By Prof. C.A. Beard, New School for Social Research
Undoubtedly, the United States is the most moral nation on earth; but when compared with nations of approximately equal civilization, its criminal statistics are appalling. We have more rigid standards of propriety than any people of Europe. We have much more moral legislation, and the police departments of a hundred cities work overtime in order to make all sorts of sins impossible. But careful reports prove there are more murders in one second-rate American city, like Chicago, than there are in all England and Wales; and as for burglary—well burglary insurance costs approximately 15 times as much in American cities as it does in European cities of the same class.
Americans are an unruly lot. Historically, they always have been. We began our independence with revolution, and incorrigible individualism is the very warp and woof of American tradition. After the Revolution, American history was very largely the story of the extensions of the western frontier. This was a continuous tale of Indian wars, of gunplay, of settling all scores between man and man. “May the best man win” is a cardinal point in our national faith; and right up to the present time Americans have never been known as over fastidious in their recognition of success.

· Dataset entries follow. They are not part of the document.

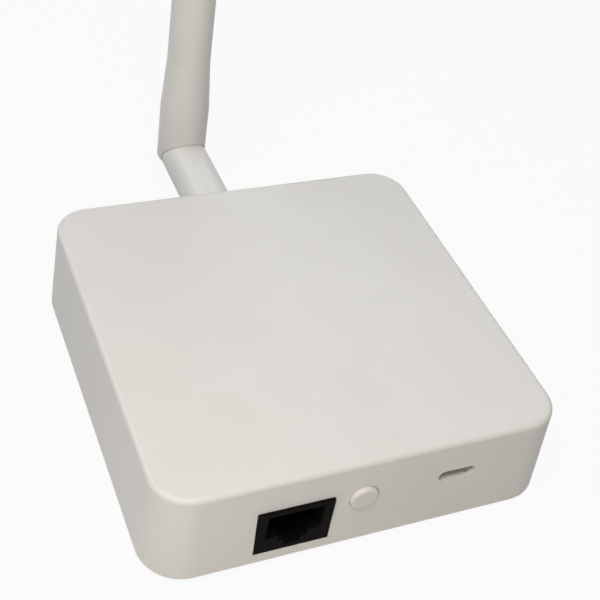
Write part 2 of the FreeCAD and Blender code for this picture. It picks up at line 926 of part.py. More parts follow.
def connector_nut():
    start = on_antenna_axis(connector_seat() + washer_thickness)
    nut = hexagon(nut_across, nut_thickness, start)
    return nut.cut(rod(connector_thread_radius + thread_gap, nut_thickness, start, Y))


def coupling_start():
    return connector_seat() + washer_thickness + nut_thickness + coupling_gap


def coupling_end():
    return coupling_start() + coupling_length


def antenna_nut():
    """Coupling nut of the antenna, screwed on the connector, with the collar that the barrel turns on."""
    start = coupling_start()
    end = coupling_end()
    inner = connector_thread_radius + thread_gap
    collar = end - coupling_collar_back
    core = plug_core_radius + thread_gap
    return turned([
        (inner, start), (coupling_radius, start), (coupling_radius, collar),
        (coupling_collar_radius, collar), (coupling_collar_radius, collar + coupling_collar_width),
        (coupling_radius, collar + coupling_collar_width), (coupling_radius, end), (core, end),
        (core, end - coupling_end_wall), (inner, end - coupling_end_wall)], on_antenna_axis(0), Y)


def antenna_plug_core():
    """White core of the antenna's plug, held in the end wall of the coupling nut."""
    face = insulator_face() + thread_gap
    length = coupling_end() - face
    body = rod(plug_core_radius, length, on_antenna_axis(face), Y)
    return body.cut(rod(plug_pin_radius, length, on_antenna_axis(face), Y))


def antenna_plug_pin():
    """Gilt pin along the plug's core into the connector's centre socket."""
    tip = insulator_face() - plug_pin_engagement
    return rod(plug_pin_radius, coupling_end() - tip, on_antenna_axis(tip), Y)


def elbow_y():
    return half_depth(antenna_z) + elbow_behind_wall


def hinge_centre():
    return on_antenna_axis(elbow_y())


def rod_axis():
    """Foot of the upright line through the hinge, which the rod stands on."""
    return Vector(antenna_x, elbow_y(), 0)


def hinge_slot():
    """Space for the rod's tongue between the barrel's two cheeks, open upwards and to the back."""
    width = tongue_thickness + 2 * hinge_side_gap
    depth = tongue_radius + tongue_swing_gap
    side = antenna_x - width / 2
    far = 2 * barrel_radius
    behind = Part.makeBox(width, far, 2 * far, Vector(side, elbow_y(), antenna_z - far))
    above = Part.makeBox(width, depth + far, far, Vector(side, elbow_y() - depth, antenna_z))
    round_bottom = rod(depth, width, Vector(side, elbow_y(), antenna_z), X)
    return fused([behind, above, round_bottom])


def barrel_blank():
    """Round bar along the connector's axis that ends in a half ball round the hinge."""
    first = on_antenna_axis(coupling_start() - barrel_gap)
    last = hinge_centre()
    out = X * barrel_radius
    tip = last + Y * barrel_radius
    bulge = last + (X + Y) * (barrel_radius / math.sqrt(2))
    outline = Part.Wire([
        Part.makeLine(first, first + out),
        Part.makeLine(first + out, last + out),
        Part.Arc(last + out, bulge, tip).toShape(),
        Part.makeLine(tip, first)])
    blank = Part.Face(outline).revolve(first, Y, 360)
    return blank.makeChamfer(barrel_edge_chamfer, ring_edges(blank, barrel_radius, first.y, Y))


def antenna_barrel():
    """White swivel barrel: round tube over the coupling nut, ending in two ball-shaped cheeks."""
    start = coupling_start() - barrel_gap
    collar = coupling_end() - coupling_collar_back
    cuts = [
        rod(coupling_radius + turning_gap, coupling_end() + turning_gap - start,
            on_antenna_axis(start), Y),
        rod(coupling_collar_radius + turning_gap, coupling_collar_width + 2 * collar_room,
            on_antenna_axis(collar - collar_room), Y),
        rod(cable_bore_radius, elbow_y() - coupling_end(), on_antenna_axis(coupling_end()), Y),
        hinge_slot(),
        rod(hinge_pin_radius, 2 * barrel_radius, hinge_centre() - X * barrel_radius, X)]
    return barrel_blank().cut(cuts[0].multiFuse(cuts[1:]))


def hinge_pin():
    """White pin through the sleeve's skirt, the barrel's cheeks and the tongue, flush at both ends."""
    reach = sleeve_radius - hinge_pin_inset
    return rod(hinge_pin_radius, 2 * reach, hinge_centre() - X * reach, X)


def sleeve_top():
    """Height where the sleeve ends flush with the rod."""
    return antenna_z + sleeve_straight_top + sleeve_taper_length


def rod_foot():
    """Height of the rod's lower end in the socket of the sleeve."""
    return sleeve_top() - rod_socket_depth


def sleeve_blank():
    """The sleeve outside: a skirt over the ball, a straight part and a long taper to the rod."""
    low = antenna_z - sleeve_rim_drop
    straight_top = antenna_z + sleeve_straight_top
    blank = turned([
        (0, low), (sleeve_radius - sleeve_rim_chamfer, low), (sleeve_radius, low + sleeve_rim_chamfer),
        (sleeve_radius, straight_top), (rod_radius, sleeve_top() - sleeve_lip_chamfer),
        (rod_radius - sleeve_lip_chamfer, sleeve_top()), (0, sleeve_top())], rod_axis(), Z)
    ball_room = Part.makeSphere(barrel_radius + ball_gap, hinge_centre())
    saddle = rod(barrel_radius + saddle_gap, 2 * barrel_radius, hinge_centre(), -Y)
    return blank.cut(fused([ball_room, saddle]))


def hinge_tongue():
    """Flat tongue with a round end, which turns on the pin between the barrel's cheeks."""
    neck = rod(tongue_radius, barrel_radius + ball_gap + lump_overlap, hinge_centre(), Z)
    bar = fused([Part.makeSphere(tongue_radius, hinge_centre()), neck])
    across = 4 * tongue_radius
    plate = block(tongue_thickness, across, across, antenna_x, elbow_y(), antenna_z - across / 2)
    return bar.common(plate)


def antenna_knuckle():
    """Lower sleeve of the rod: skirt over the barrel's ball, tongue below, socket for the rod above."""
    body = fused([sleeve_blank(), hinge_tongue()])
    spigot = rod_radius - rod_spigot_step + rod_joint_gap
    feed_foot = antenna_z + feed_foot_height
    cuts = [
        rod(spigot, rod_socket_depth + cut_margin, rod_axis() + Z * rod_foot(), Z),
        rod(feed_radius + thread_gap, rod_foot() - feed_foot + cut_margin, rod_axis() + Z * feed_foot, Z),
        rod(hinge_pin_radius + hinge_fit_gap, 4 * sleeve_radius, hinge_centre() - X * 2 * sleeve_radius, X)]
    return body.cut(cuts[0].multiFuse(cuts[1:]))


def rod_top():
    return antenna_z + rod_length_above_hinge


def antenna_rod():
    """Closed white rod, a little thinner at its round tip, hollow, with a spigot at its foot."""
    low = rod_foot()
    top = rod_top()
    spigot = rod_radius - rod_spigot_step
    body = turned([
        (0, low), (spigot, low), (spigot, sleeve_top()), (rod_radius, sleeve_top()),
        (rod_tip_radius, top), (0, top)], rod_axis(), Z)
    body = body.makeFillet(rod_tip_rounding, ring_edges(body, rod_tip_radius, top, Z))
    bore_top = top - rod_end_length
    bore = turned([
        (0, low), (rod_radius - rod_wall, low), (rod_radius - rod_wall, sleeve_top()),
        (rod_tip_radius - rod_wall, bore_top), (0, bore_top)], rod_axis(), Z)
    return body.cut(bore)


def antenna_feed():
    """Coaxial feed that stands in the sleeve and carries the radiator."""
    return rod(feed_radius, feed_length, rod_axis() + Z * (antenna_z + feed_foot_height), Z)


def feed_top():
    return antenna_z + feed_foot_height + feed_length


def antenna_radiator():
    """Brass sleeve over the end of the feed, closed at its top, with the whip above it."""
    top = rod_axis() + Z * feed_top()
    sleeve = tube(radiator_radius, feed_radius + thread_gap, radiator_length, top - Z * radiator_length, Z)
    cap = rod(radiator_radius, radiator_cap, top, Z)
    whip_end = rod_top() - rod_end_length - whip_end_gap
    whip = rod(whip_radius, whip_end - feed_top(), top, Z)
    return fused([sleeve, cap, whip])


def antenna_spacer():
    """Foam ring half way up the whip, which keeps it in the middle of the rod."""
    z = (feed_top() + rod_top()) / 2
    bore_slope = (rod_radius - rod_tip_radius) / (rod_top() - rod_end_length - sleeve_top())
    bore = rod_radius - rod_wall - bore_slope * (z + spacer_thickness - sleeve_top())
    return tube(bore - spacer_gap, whip_radius + thread_gap, spacer_thickness, rod_axis() + Z * z, Z)


nodes = {
    "top_cover": top_cover,
    "base_plate": base_plate,
    "rubber_feet": rubber_feet,
    "case_screws": case_screws,
    "circuit_board": circuit_board,
    "board_screws": board_screws,
    "ethernet_jack": ethernet_jack,
    "ethernet_contacts": ethernet_contacts,
    "usb_c_shell": usb_c_shell,
    "usb_c_tongue": usb_c_tongue,
    "reset_button": reset_button,
    "reset_switch": reset_switch,
    "reset_plunger": reset_plunger,
    "radio_module": lambda: board_part(radio_module_place),
    "radio_shield": lambda: shield_on(radio_module_place, radio_shield_size),
    "radio_socket": radio_socket,
    "antenna_lead": antenna_lead,
    "network_module": lambda: board_part(network_module_place),
    "network_shield": lambda: shield_on(network_module_place, network_shield_size),
    "network_transformer": network_transformer,
    "network_chip": lambda: board_part(network_chip_place),
    "serial_chip": lambda: board_part(serial_chip_place),
    "voltage_regulator": voltage_regulator,
    "power_inductor": power_inductor,
    "crystals": lambda: Part.makeCompound([board_part(p) for p in crystal_places]),
    "tank_capacitors": lambda: Part.makeCompound([board_part(p) for p in tank_capacitor_places]),
    "small_board_parts": small_parts,
    "status_lights": status_lights,
    "antenna_connector": antenna_connector,
    "connector_insulator": connector_insulator,
    "connector_contact": connector_contact,
    "connector_washer": connector_washer,
    "connector_nut": connector_nut,
    "antenna_nut": antenna_nut,
    "antenna_plug_core": antenna_plug_core,
    "antenna_plug_pin": antenna_plug_pin,
    "antenna_barrel": antenna_barrel,
    "hinge_pin": hinge_pin,
    "antenna_knuckle": antenna_knuckle,
    "antenna_rod": antenna_rod,
    "antenna_feed": antenna_feed,
    "antenna_radiator": antenna_radiator,
    "antenna_spacer": antenna_spacer,
}

os.makedirs("parts", exist_ok=True)
for name, make in nodes.items():
    shape = make()
    shape.exportStep("parts/" + name + ".step")
    print(name, len(shape.Solids), "valid" if shape.isValid() else "NOT VALID", round(shape.Volume, 2))
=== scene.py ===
import bpy
import math
from mathutils import Matrix, Vector


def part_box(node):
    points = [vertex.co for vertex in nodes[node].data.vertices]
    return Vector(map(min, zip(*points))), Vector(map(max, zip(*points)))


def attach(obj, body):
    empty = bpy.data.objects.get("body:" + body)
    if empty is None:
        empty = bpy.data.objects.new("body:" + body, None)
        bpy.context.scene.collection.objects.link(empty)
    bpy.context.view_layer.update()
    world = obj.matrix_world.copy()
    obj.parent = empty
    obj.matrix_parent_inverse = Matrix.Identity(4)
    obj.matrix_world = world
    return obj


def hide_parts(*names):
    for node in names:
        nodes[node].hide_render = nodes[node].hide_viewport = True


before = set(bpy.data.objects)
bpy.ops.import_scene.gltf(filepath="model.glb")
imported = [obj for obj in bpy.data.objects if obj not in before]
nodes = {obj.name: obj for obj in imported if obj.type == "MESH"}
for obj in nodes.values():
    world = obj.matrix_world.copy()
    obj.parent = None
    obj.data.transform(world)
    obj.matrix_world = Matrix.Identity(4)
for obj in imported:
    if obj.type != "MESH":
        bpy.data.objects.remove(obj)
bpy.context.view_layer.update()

# The view of the photograph: a small camera held above the front left corner and tipped a little,
# which is why the case leans in the frame. It was fitted to the case's edges and to the sockets.
view_turn = math.radians(-28.8)
view_height = math.radians(41.93)
view_roll = math.radians(10.8)
view_distance = 0.2914
view_target = Vector((0.01430, 0.02505, 0.0008))
focal_pixels = 1163.0
picture_pixels = 600
sensor_width_mm = 36.0
nearest_seen = 0.01
bpy.ops.object.camera_add()
camera = bpy.context.object
camera.name = "camera"
camera.data.sensor_width = sensor_width_mm
camera.data.lens = sensor_width_mm * focal_pixels / picture_pixels
camera.data.clip_start = nearest_seen
turn = (Matrix.Rotation(view_turn, 4, "Z")
        @ Matrix.Rotation(math.pi / 2 - view_height, 4, "X")
        @ Matrix.Rotation(view_roll, 4, "Z"))
camera.matrix_world = (Matrix.Translation(view_target) @ turn
                       @ Matrix.Translation((0, 0, view_distance)))
bpy.context.scene.camera = camera
bpy.context.scene.view_settings.view_transform = "Standard"

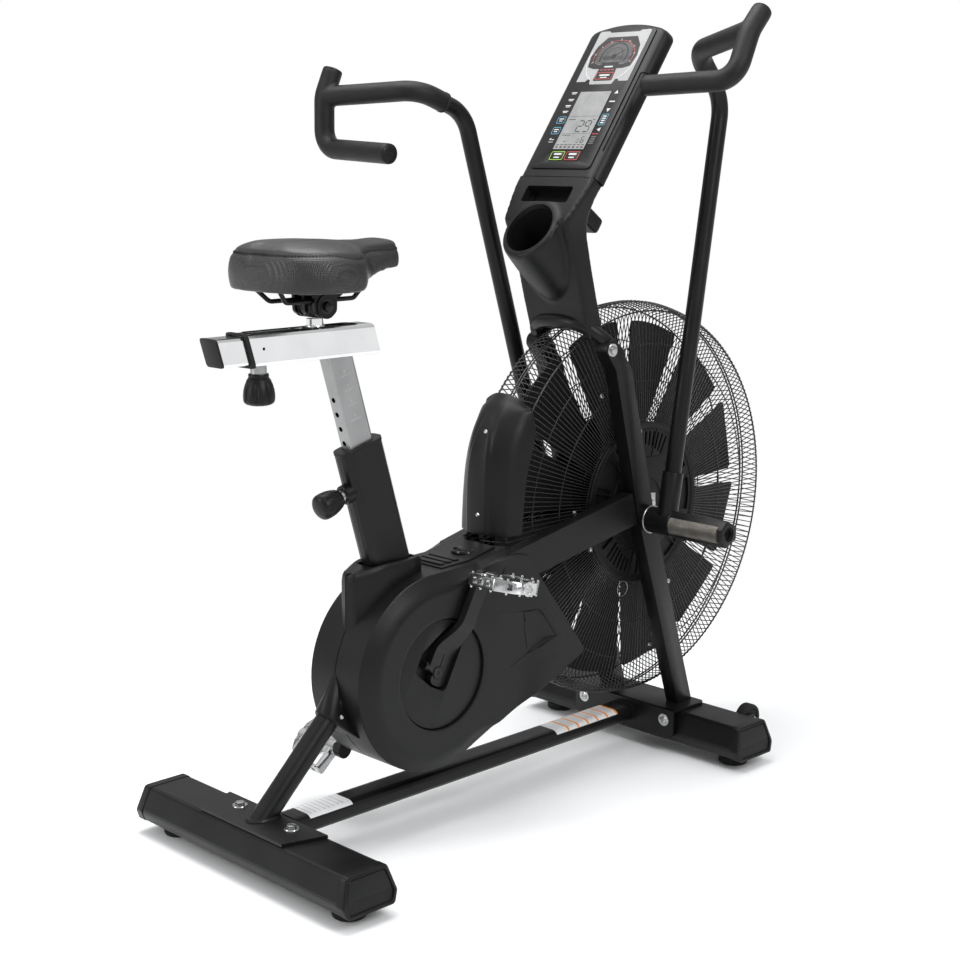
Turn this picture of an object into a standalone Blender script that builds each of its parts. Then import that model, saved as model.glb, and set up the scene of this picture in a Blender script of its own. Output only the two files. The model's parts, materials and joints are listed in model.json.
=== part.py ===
"""Air bike: an exercise bike whose pedals and swinging arms turn a caged fan.

Blender script, metres, +Z up, +X forward, +Y the rider's left. The origin is on the floor at the centre of
the bounding box. Every separate piece is its own object, and a moving piece has its origin on its joint.
"""

from math import acos, atan2, cos, degrees, hypot, pi, radians, sin

import bmesh
import bpy
from mathutils import Matrix, Vector

# ---- driving dimensions ----
WHEELBASE = 0.940
REAR_X = -0.5925
FRONT_X = REAR_X + WHEELBASE
GAP = 0.0003
FIT = 0.0005

STAB_TOP = 0.083
STAB_BOTTOM = 0.022
STAB_HALF_LENGTH = 0.260
STAB_END_SLANT = 0.012
FOOT_Y = 0.222
FOOT_R = 0.027

CRANK = Vector((-0.2635, 0.0, 0.2722))
CRANK_R = 0.175
CRANK_ANGLE = radians(28.5)
SEAT_LEAN = radians(16.1)

FAN = Vector((0.2708, 0.0, 0.4848))
CAGE_R = 0.3735
HUB_PLATE_R = 0.1515
HUB_Y = 0.0556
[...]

And the history of America, since the frontier was annihilated and it became necessary to live as a settled community, has not been so altogether different. Socially, America has never been settled. The social frontier is still open to all comers, and it is our proudest American boast that this is so.
But in no country in the history of the world have there been such comers. By natural selection thousands of these immigrants have been individualistic, for had they been of the staid, settled and conformist type, they would not have emigrated.
What would you expect to be the percentage of crime in such a country? Don't you think it would be about all that the traffic would bear? Well, it is, and it always has been. And any attempt to fix the entire blame upon the laxity of some particular police department in some particular city will not get us very far toward correcting the situation.